=== YOUR TASK ===
Wherever a line holds the word "scene", copy that line out.

=== MATERIAL PROVIDED ===
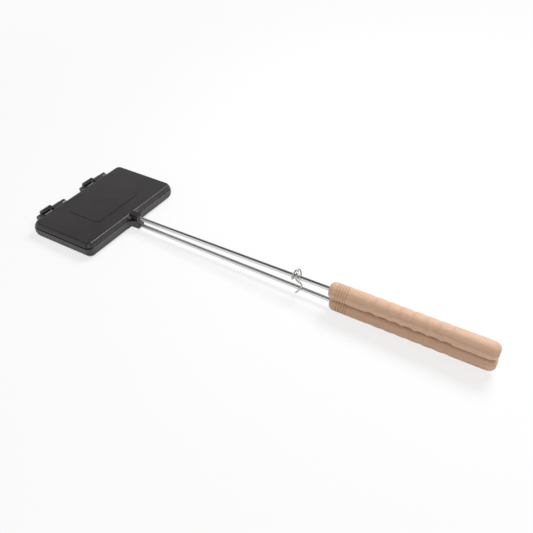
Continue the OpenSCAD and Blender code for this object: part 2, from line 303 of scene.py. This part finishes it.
for half in ("top", "bottom"):
    dress(f"{half}_shell", iron)
    dress(f"{half}_rod", steel)
    dress(f"{half}_socket_pin", steel)
    dress(f"{half}_handle", beech)
print("dressed", len(nodes) - 1, "CAD parts")

# %% [markdown]
# The latch is one length of round wire. Its two loose turns ride on the upper rod, its leg comes
# down with an S-bend, and its tip hooks under the lower rod. The CAD solid has only six sides, so
# a smooth curve with a round bevel follows the same route and stands for it.

# %% Latch route
WIRE_THICK = 0.0022
LATCH_ALONG = 280.5
SOCKET_MOUTH = Vector((71.55 - 275.85, 0, 6.4 + 24.45))
ROD_BEND = Vector((324, -2.65, 5.9))
TURN_RADIUS = 6.4
TURN_LIFT = 1.7
TURN_CROSS = 2.9
CROSS_AT = 0.755
CROSS_REACH = 0.16
LEG = [(-3.5, -0.6, -29.4), (-0.6, -3.1, -25.6), (2, -3.3, -21.6), (5.6, -3.5, -15.4), (7.8, -3.8, -10),
       (7.4, -4.3, -6.6), (4.6, -5, -3.9), (1, -6, -1)]

along = ROD_BEND.normalized()
sideways = Vector((0, 0, 1)).cross(along).normalized()
upwards = along.cross(sideways)
latch_middle = SOCKET_MOUTH + LATCH_ALONG * along


def coil_point(share):
    """A point of the wire's turns round the rod, from the leg (0) to the tail (1), in millimetres."""
    angle = math.radians(180 - 630 * share)
    off = abs(share - CROSS_AT) / CROSS_REACH
    radius = TURN_RADIUS + (TURN_CROSS * math.cos(math.pi / 2 * off) ** 2 if off < 1 else 0)
    shift = 2.5 * share - 8 * math.sin(math.pi * share) ** 2
    return (shift, radius * math.cos(angle), TURN_LIFT + radius * math.sin(angle))


COIL_STEPS = 84
route = LEG + [coil_point(step / COIL_STEPS) for step in range(COIL_STEPS + 1)]

# %% Latch wire
wire_curve = bpy.data.curves.new("latch", "CURVE")
wire_curve.dimensions = "3D"
wire_curve.bevel_depth = WIRE_THICK / 2
wire_curve.bevel_resolution = 5
wire_curve.use_fill_caps = True
wire_curve.resolution_u = 4
spline = wire_curve.splines.new("BEZIER")
spline.bezier_points.add(len(route) - 1)
for knot, (x, y, z) in zip(spline.bezier_points, route):
    knot.co = (latch_middle + x * along + y * sideways + z * upwards) / 1000
    knot.handle_left_type = knot.handle_right_type = "AUTO"
wire_curve.materials.append(latch_steel)
latch = bpy.data.objects.new("latch", wire_curve)
bpy.context.scene.collection.objects.link(latch)
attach(latch, "latch")
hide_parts("wire_latch")
print("latch wire has", len(route), "knots")

# %% [markdown]
# The closed iron rests on the lower handle's front and on the far edge of the lower pan, so the
# floor is tilted by about a degree to touch both.

# %% Floor
HANDLE_REST = Vector((0.134, 0, 0))
PAN_REST = Vector((-0.3100, 0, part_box("bottom_shell")[0].z))
FLOOR_HALF = 6.0
FLOOR_GAP = 0.0004
slope = (HANDLE_REST - PAN_REST).normalized()
across = Vector((0, 1, 0))
floor_up = slope.cross(across)
middle = (HANDLE_REST + PAN_REST) / 2 - FLOOR_GAP * floor_up
floor_mesh = bpy.data.meshes.new("floor")
corners = [middle + FLOOR_HALF * (x * slope + y * across) for x, y in ((-1, -1), (1, -1), (1, 1), (-1, 1))]
floor_mesh.from_pydata(corners, [], [(0, 1, 2, 3)])
floor = bpy.data.objects.new("floor", floor_mesh)
bpy.context.scene.collection.objects.link(floor)
print("floor tilts by", round(math.degrees(math.acos(floor_up.z)), 2), "degrees")

# %% [markdown]
# The photograph's background is white paper, so bright that the shadow almost goes. More light
# would bleach the object too. Instead, what the camera and the reflections see of the paper is
# part lit surface and part plain white, and the light that it throws on the object stays as it is.
# Further out the paper is all white, so that it meets the white horizon without an edge.

# %% White paper
WHITE_NEAR = 0.78
WHITE_FAR = 1.0
NEAR_REACH = 0.6
FAR_REACH = 1.7


def seen_directly(tree):
    """1 for rays from the camera, from a reflection or through glass, otherwise 0."""
    path = add(tree, "ShaderNodeLightPath").outputs
    either = add(tree, "ShaderNodeMath", {0: path["Is Camera Ray"], 1: path["Is Glossy Ray"]},
                 operation="MAXIMUM").outputs[0]
    return add(tree, "ShaderNodeMath", {0: either, 1: path["Is Transmission Ray"]},
               operation="MAXIMUM").outputs[0]


paper, tree, shader = new_finish("white_paper")
tone = noise(tree, place(tree), 3, 2)
tree.links.new(ramp(tree, tone, [(0.0, (0.88, 0.88, 0.88)), (1.0, (0.91, 0.91, 0.91))]),
               shader.inputs["Base Color"])
shader.inputs["Roughness"].default_value = 0.9
shader.inputs["Specular IOR Level"].default_value = 0.0
white = add(tree, "ShaderNodeEmission", {"Color": (1, 1, 1, 1), "Strength": 1}).outputs[0]
from_middle = add(tree, "ShaderNodeVectorMath", {0: place(tree)}, operation="LENGTH").outputs["Value"]
whiteness = remap(tree, from_middle, WHITE_NEAR, WHITE_FAR, NEAR_REACH, FAR_REACH)
share = add(tree, "ShaderNodeMath", {0: seen_directly(tree), 1: whiteness}, operation="MULTIPLY").outputs[0]
seen_paper = add(tree, "ShaderNodeMixShader", {0: share, 1: shader.outputs[0], 2: white}).outputs[0]
tree.links.new(seen_paper, tree.nodes["Material Output"].inputs["Surface"])
floor_mesh.materials.append(paper)
print("made", paper.name)

# %% [markdown]
# Studio light: one broad lamp above and behind models the forms, a small one on the near side
# gives the glints on the near corners, and a pale room fills the rest. What shines sees a room
# that is white at the horizon and darker overhead, which gives bright rods their dark upper band.

# %% Light
ROOM_FILL = (0.33, 0.33, 0.335)
OVERHEAD_DARK = (0.07, 0.07, 0.075)
HORIZON_WHITE = (1.0, 1.0, 1.0)

world = bpy.data.worlds.new("studio")
bpy.context.scene.world = world
world.use_nodes = True
tree = world.node_tree
fill = tree.nodes["Background"]
fill.inputs["Color"].default_value = (*ROOM_FILL, 1)
fill.inputs["Strength"].default_value = 1
height = add(tree, "ShaderNodeSeparateXYZ", {"Vector": add(tree, "ShaderNodeTexCoord").outputs["Generated"]})
walls = ramp(tree, height.outputs["Z"], [(0.20, HORIZON_WHITE), (0.78, OVERHEAD_DARK)])
room = add(tree, "ShaderNodeBackground", {"Color": walls, "Strength": 1}).outputs[0]
both = add(tree, "ShaderNodeMixShader", {0: seen_directly(tree), 1: fill.outputs[0], 2: room}).outputs[0]
tree.links.new(both, tree.nodes["World Output"].inputs["Surface"])


def softbox(name, place_at, look_at, width, height, watts):
    """A flat lamp that faces a point."""
    lamp_data = bpy.data.lights.new(name, "AREA")
    lamp_data.shape = "RECTANGLE"
    lamp_data.size, lamp_data.size_y = width, height
    lamp_data.energy = watts
    lamp = bpy.data.objects.new(name, lamp_data)
    lamp.location = place_at
    lamp.rotation_euler = (Vector(look_at) - Vector(place_at)).to_track_quat("-Z", "Y").to_euler()
    bpy.context.scene.collection.objects.link(lamp)
    return lamp


softbox("overhead", (0.35, 0.75, 1.35), (-0.05, 0, 0), 0.7, 0.7, 22)
softbox("near_side", (0.45, -1.1, 0.75), (-0.1, 0, 0), 0.3, 0.3, 1.8)

# %% [markdown]
# A plain view transform keeps every colour as it is written.

# %% View settings
bpy.context.scene.view_settings.view_transform = "Standard"
print("view transform", bpy.context.scene.view_settings.view_transform)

=== EXERCISE RESPONSE ===
Continue the OpenSCAD and Blender code for this object: part 2, from line 303 of scene.py. This part finishes it.
bpy.context.scene.collection.objects.link(latch)
bpy.context.scene.collection.objects.link(floor)
bpy.context.scene.world = world
    bpy.context.scene.collection.objects.link(lamp)
bpy.context.scene.view_settings.view_transform = "Standard"
print("view transform", bpy.context.scene.view_settings.view_transform)